RECORDS TO USE ->
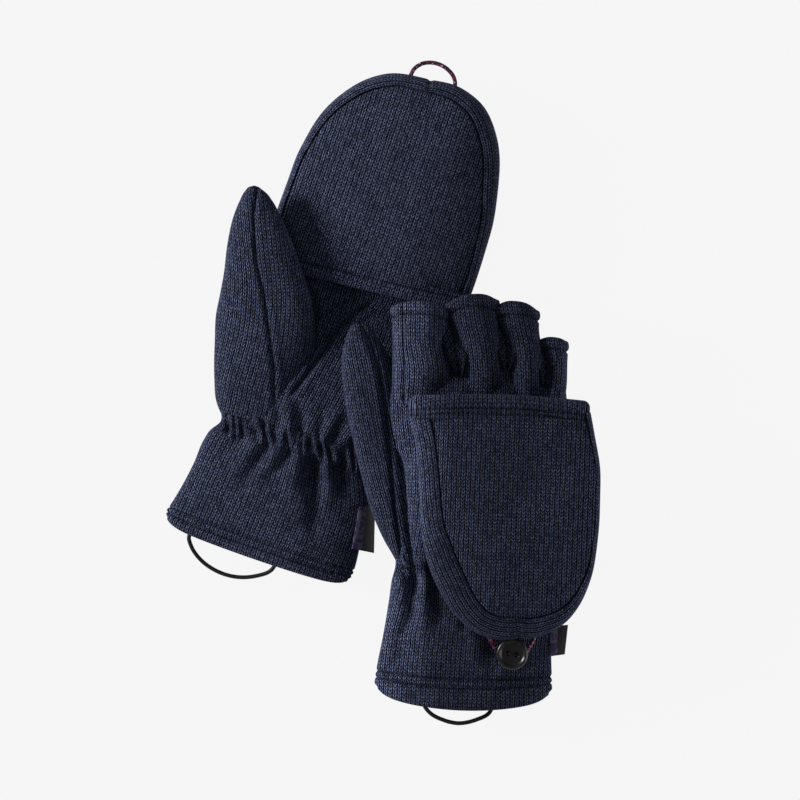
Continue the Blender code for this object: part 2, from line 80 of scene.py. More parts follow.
# A tube's sections: v, centre u, half width, low z, high z.
# finger_ends: how far the end swells in its middle, and how much further its little-finger side goes.
# fourchettes: v, middle u, half width and z of the strips between the fingers, from each crotch outwards.
# cap: u, v, and how far inside the outline the panel's seam runs. cap_mitre: the point where the strips meet.
# cap_hem, its doubled edge: free v, far v, middle u, half width, low z, high z, bow, slope.
# Tones of painted light and shade across each mitten: low u, high u, tone below the first, tone above the
# second, tone at the little finger's side.
# cap_levels: z of the cap's bottom, its middle, its seam, and the top of its dome.
# A fold: its line, its half width, its height. gather: its line, half width, pucker spacing, depth.
# label: base end, tip end, tip start and base start in plan, then z of its tip and of its base.
# button: u, v, z, and whether it faces up. up: whether the cap lies past the fingers (palm up).
LEFT = SimpleNamespace(
    name="left",
    at=(-45.7, -29.2),
    turn=-19.0,
    lift=0.0,
    lean=0.0,
    rise=0.0,
    hand=[
        (-60.6, -1.6, 50.8, 4.4, 18.4), (-58.4, -1.6, 52, 2.8, 20.2), (-54.6, -1.6, 52.2, 2.2, 20.8),
        (-49, -1, 51.4, 1.8, 21), (-40, -0.5, 50, 1.6, 21), (-26, 0, 48.4, 1.4, 20.5),
        (-13, -0.5, 47, 1.4, 19.5), (-7, -1, 45, 1.8, 18.5), (0, -1.5, 40.6, 2.4, 16.2),
        (4, -1.6, 41.8, 2, 17), (12, -1.5, 46.5, 1.2, 19.5), (24, 0, 48.5, 0.8, 21.5),
        (44, 3, 47.5, 0.6, 22.4), (70, 6, 45, 0.6, 21.6), (92, 6, 45, 0.8, 19.6), (103, 6, 43, 2.5, 18.5),
    ],
    bow=1.5,
    hem_lines=(4.6, 8.8),
    thumb=[
        (2, -30, 12, 6, 12), (7, -30, 16.5, 3, 17.5), (21, -31.5, 21.6, 2.5, 22.6),
        (39, -32.6, 26.4, 4, 27.5), (52, -34.4, 28.4, 8, 32.5), (62, -37.2, 27, 12, 35.5),
        (74, -41.2, 24.8, 16.5, 38), (90, -48.6, 20.8, 20, 38.8), (104, -55.2, 15.8, 22, 37.8),
        (113, -59.2, 11.4, 23, 36.4), (119, -62, 7.6, 25, 34.8), (122, -63.6, 4.4, 27, 33),
        (123.4, -64.6, 1.2, 29.2, 31),
    ],
    thumb_seam=[(-20, 2), (-17, 14), (-25, 36), (-33, 52), (-42, 70), (-52, 86), (-61, 108), (-64.5, 124)],
    fingers={
        "index": [(86, -27, 13, 5, 17), (104, -28, 13.2, 4.4, 18), (126, -30, 12.6, 4.4, 18),
                  (146, -31, 12.4, 4.6, 17.8)],
        "middle": [(86, 3, 12, 5, 17), (106, 2, 12.2, 4.4, 18), (128, -3.5, 12.2, 4.4, 18),
                   (150, -5.5, 12.6, 4.6, 17.8)],
        "ring": [(86, 26, 9, 5, 17), (104, 25, 9, 4.4, 18), (124, 20, 9.4, 4.4, 18),
                 (144.5, 18.5, 9.8, 4.6, 17.8)],
        "little": [(86, 41, 7, 5, 17), (102, 42, 6.6, 4.4, 18), (114, 40.2, 6.8, 4.4, 18),
                   (128, 39.4, 7, 4.6, 17.8)],
    },
    finger_ends={"index": (3, 0), "middle": (3, 0), "ring": (3, 0), "little": (2, 0)},
    fourchettes={
        "index_middle": [(103, -10.6, 0.8, 16), (108, -11.2, 2.4, 14), (124, -15, 4, 12),
                         (144, -18, 3, 12)],
        "middle_ring": [(106, 14.8, 0.8, 16), (110, 14.4, 2.4, 14), (124, 11, 4, 12), (142, 8.4, 3, 12)],
        "ring_little": [(102, 34.6, 0.8, 16), (106, 34.4, 2, 14), (114, 32.2, 3, 12), (126, 31, 2.4, 12)],
    },
    cap=[
        (-50, 92, 3), (-50.5, 110, 3), (-50, 132, 3), (-49.2, 151, 3.6), (-39.6, 182, 5.2),
        (-18.8, 202.4, 6.6), (4, 207, 6.6), (20, 208, 7.4), (34, 203.5, 8.4), (47, 190, 8.8),
        (56, 168, 8.2), (60.4, 144, 6.4), (61.6, 122, 5), (61.6, 106, 4.4), (60.6, 95, 4.2),
    ],
    cap_mitre=6,
    cap_hem=(90.2, 99.8, 5.2, 54.6, 17.0, 27.4, -0.6, 5.4),
    cap_hem_lines=(7.0,),
    cap_tilt=0.06,
    cap_droop=0.0,
    # Painted light and shade across this mitten, lighter on the thumb side.
    side_light_tones=(8, 46, 1.1, 0.70, 0.70),
    cap_levels=(0.8, 12.0, 21.0, 28.0),
    folds=[
        ([(-26, -1), (-32, -9), (-38, -18)], 3, -1.4), ([(-13, -1), (-18, -20), (-22, -34)], 3.2, -1.9),
        ([(-2, -1), (-4.5, -13), (-8, -24)], 2.6, -1.6),
        ([(9, 0), (14, -13), (20, -27), (24, -44)], 4.4, -4), ([(24, 0), (30, -9), (36, -20)], 3.6, -2.2),
        ([(-35, -2), (-41, -9)], 2.6, -1.2), ([(-20, -2), (-26, -18), (-31, -32)], 3.6, 1.2),
        ([(-8, -2), (-13, -18), (-16, -34)], 3.4, 1.5), ([(3, -2), (4, -14), (5, -30)], 3.6, 1.7),
        ([(17, -1), (23, -13), (27, -30)], 3.4, 1.6), ([(-26, 3), (-35, 9), (-41, 14)], 2.6, -1.5),
        ([(-18, 3), (-26, 12), (-33, 19)], 2.4, -1.4), ([(-11, 4), (-15, 14), (-20, 22)], 2.4, -1.5),
        ([(2, 4), (-3, 15), (-8, 25)], 2.6, -1.6), ([(9, 5), (9, 16), (7, 26)], 2.4, -1.2),
        ([(17, 6), (18, 16), (22, 27)], 2.8, -1.7), ([(26, 6), (31, 15), (36, 22)], 2.8, -1.4),
        ([(-22, 3), (-31, 11), (-38, 17)], 2.2, 1.1), ([(-6, 4), (-9, 14), (-14, 26)], 2.4, 1.2),
        ([(13, 5), (14, 16), (15, 28)], 2.6, 1.2), ([(22, 6), (26, 16), (30, 26)], 2.6, 1.1),
    ],
    gather=([(-42, -0.6), (-26, 1), (-2, 2.2), (11, 3), (24, 4), (42, 6)], 2.0, 5.4, 1.15),
    seams=[[(-12, 22), (-9, 31), (-2, 53), (2, 68), (14, 87)]],
    loop=[(-6.6, 204.5, 12), (-6, 209, 12), (-3, 213.2, 12), (3, 215.8, 12), (10.2, 215.2, 12),
          (15.2, 212.2, 12), (17.4, 208.4, 12), (17, 204.5, 12)],
    cuff_cord=[(-37.5, -60, 10), (-38, -64, 10), (-35.5, -68, 9), (-29, -73, 8), (-19, -76.2, 7.5),
               (-8, -76, 7.5), (2, -72.2, 8), (9, -66.4, 9), (10.4, -61, 10)],
    label_flat=(0.0105, 0.027),
    label=((42.0, -19.6), (49.6, -15.2), (57.6, -40.2), (45.6, -41.8), 9.5, 17.6),
    button=(22.0, -44.0, 2.4, False),
    index_seam=None,
    up=True,
)
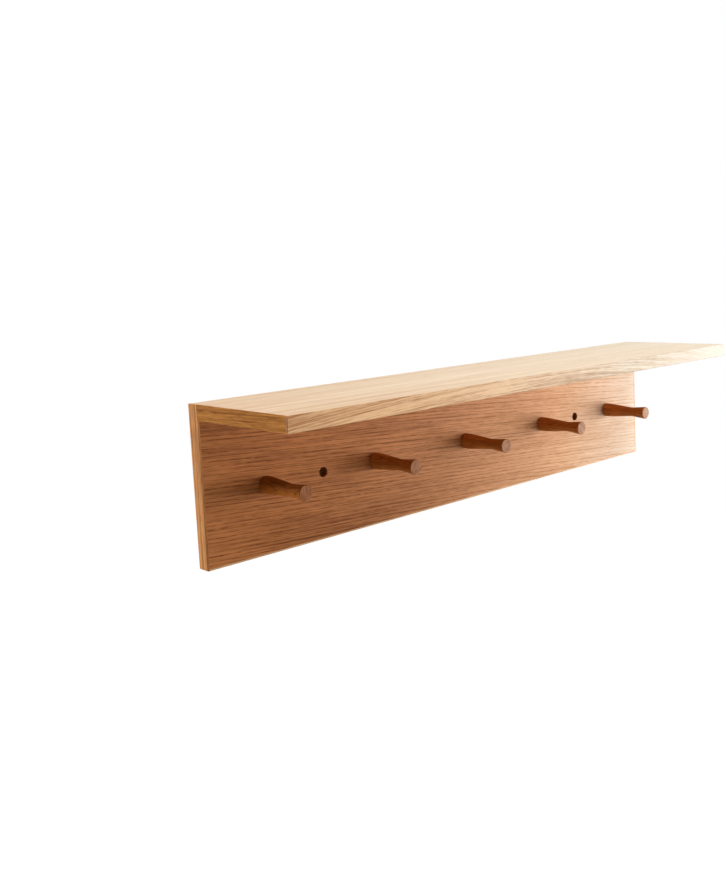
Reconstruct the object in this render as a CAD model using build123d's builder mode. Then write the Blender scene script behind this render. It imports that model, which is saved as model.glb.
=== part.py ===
from build123d import *
import os

# A shaker peg rail with a shelf. The back board hangs flat against the wall and carries a row of
# turned pegs. The shelf butts against the top of its front face, held on hidden dowels. Both
# boards are veneered cores with solid wood bands round their edges.
#
# Frame, in millimetres: the origin is on the back face, midway between the two wall screws.
# +X runs along the rail, +Y points into the wall and +Z is up, so what stands out from the wall
# lies towards -Y. Planes parallel to the wall are Plane.XZ offset by their distance from it.

# ---- Both boards ----
rail_length = 800.0  # left end to right end
veneer_thickness = 0.5
band_thickness = 2.0  # solid wood glued round the edges
arris_width = 0.5  # sanded outer edges of the bands

# ---- Back board ----
board_height = 178.0  # bottom edge to top edge
board_core_thickness = 16.0

# ---- Shelf ----
shelf_projection = 157.0  # front face of the back board to the shelf's front edge
shelf_core_thickness = 16.0

# ---- Wall screw holes, counterbored from the front ----
screw_spacing = 480.0
screw_height = 79.0  # above the bottom edge
screw_hole_diameter = 5.0
counterbore_diameter = 12.0
counterbore_depth = 8.0

# ---- Pegs: a round base on the board, a straight taper to the waist, then a straight flare to the tip ----
peg_count = 5
peg_spacing = 160.0
peg_height = 79.0  # above the bottom edge
peg_length = 72.0  # shoulder to tip
peg_base_diameter = 20.0
peg_base_length = 10.0  # cylinder next to the board
peg_waist_diameter = 13.2  # where the taper meets the flare, before the hollow is rounded
peg_waist_distance = 48.0  # from the shoulder
peg_hollow_radius = 40.0  # rounds the meeting of the taper and the flare
peg_tip_diameter = 18.0
peg_base_chamfer = 1.2
peg_tip_chamfer = 0.6
tenon_diameter = 12.0
tenon_chamfer = 1.0

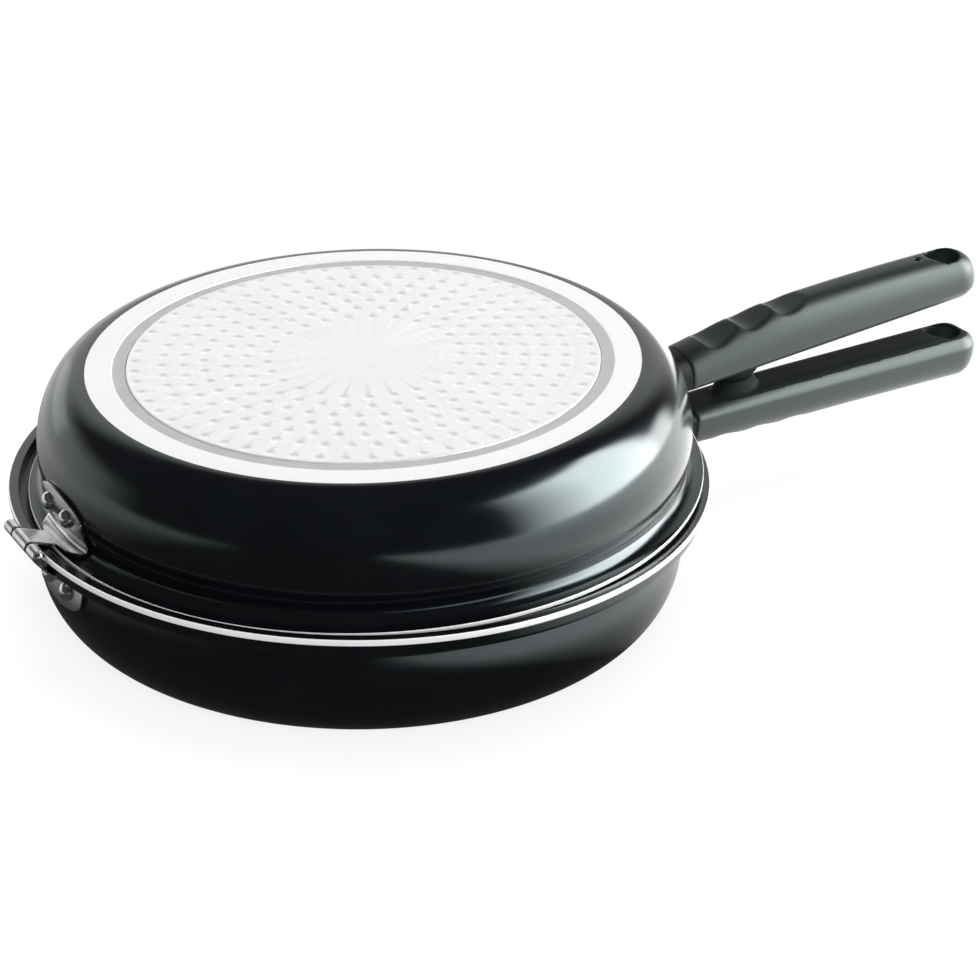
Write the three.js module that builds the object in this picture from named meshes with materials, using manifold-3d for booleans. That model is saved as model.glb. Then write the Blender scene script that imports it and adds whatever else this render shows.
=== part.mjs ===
// Double sided flip pan: two shallow pans that close mouth to mouth on a hook hinge.
// Millimetres, +Z up. The origin is the centre of the lower pan's base, on the table.
// The handles point along +X and the hinge is at -X.
// Each pan is drawn in its own frame: z = 0 at the plane of its mouth, +Z towards its base.

import * as THREE from 'three';
import { mergeVertices } from 'three/addons/utils/BufferGeometryUtils.js';
import Module from 'manifold-3d';

const wasm = await Module();
wasm.setup();

// Driving sizes

const gap = 0.3; // left between pieces that touch
const overrun = 6; // how far every cutting shape runs past what it cuts
const panFacets = 56; // flats round each pan
const boreFacets = 12; // flats round a small hole, screw or pin

// Flats on the other rounded forms
const steps = {
  corner: 6, innerCorner: 4, wall: 3, flare: 4, innerFlare: 3, arch: 12, ledge: 6, curl: 10,
  rivetHead: 4, loafTop: 6, loafShoulder: 4, hollow: 6, gripBody: 4, gripEnd: 6, holeEnd: 8, pad: 18,
};
const fullCircle = 360; // degrees

// Both pans: wall, floor and the foot ring round the base disc
const shell = {
  wideRadius: 124.4, // where the wall is widest
  neckInset: 2.1, // the wall draws in by this much below the mouth
  wall: 2.6,
  floor: 5.0,
  cornerReach: 19.9, // from the widest place in to the foot ring
  innerCornerReach: 21.8,
  ringWidth: 10.2,
  ringRise: 0.35,
  grooveWidth: 5.1, // between the foot ring and the disc
  discThickness: 1.0,
};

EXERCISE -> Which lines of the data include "from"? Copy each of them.

THE RESULT ->
Continue the Blender code for this object: part 2, from line 80 of scene.py. More parts follow.
# fourchettes: v, middle u, half width and z of the strips between the fingers, from each crotch outwards.
from build123d import *
# +X runs along the rail, +Y points into the wall and +Z is up, so what stands out from the wall
# lies towards -Y. Planes parallel to the wall are Plane.XZ offset by their distance from it.
# ---- Wall screw holes, counterbored from the front ----
peg_waist_distance = 48.0  # from the shoulder
Write the three.js module that builds the object in this picture from named meshes with materials, using manifold-3d for booleans. That model is saved as model.glb. Then write the Blender scene script that imports it and adds whatever else this render shows.
import * as THREE from 'three';
import { mergeVertices } from 'three/addons/utils/BufferGeometryUtils.js';
import Module from 'manifold-3d';
  cornerReach: 19.9, // from the widest place in to the foot ring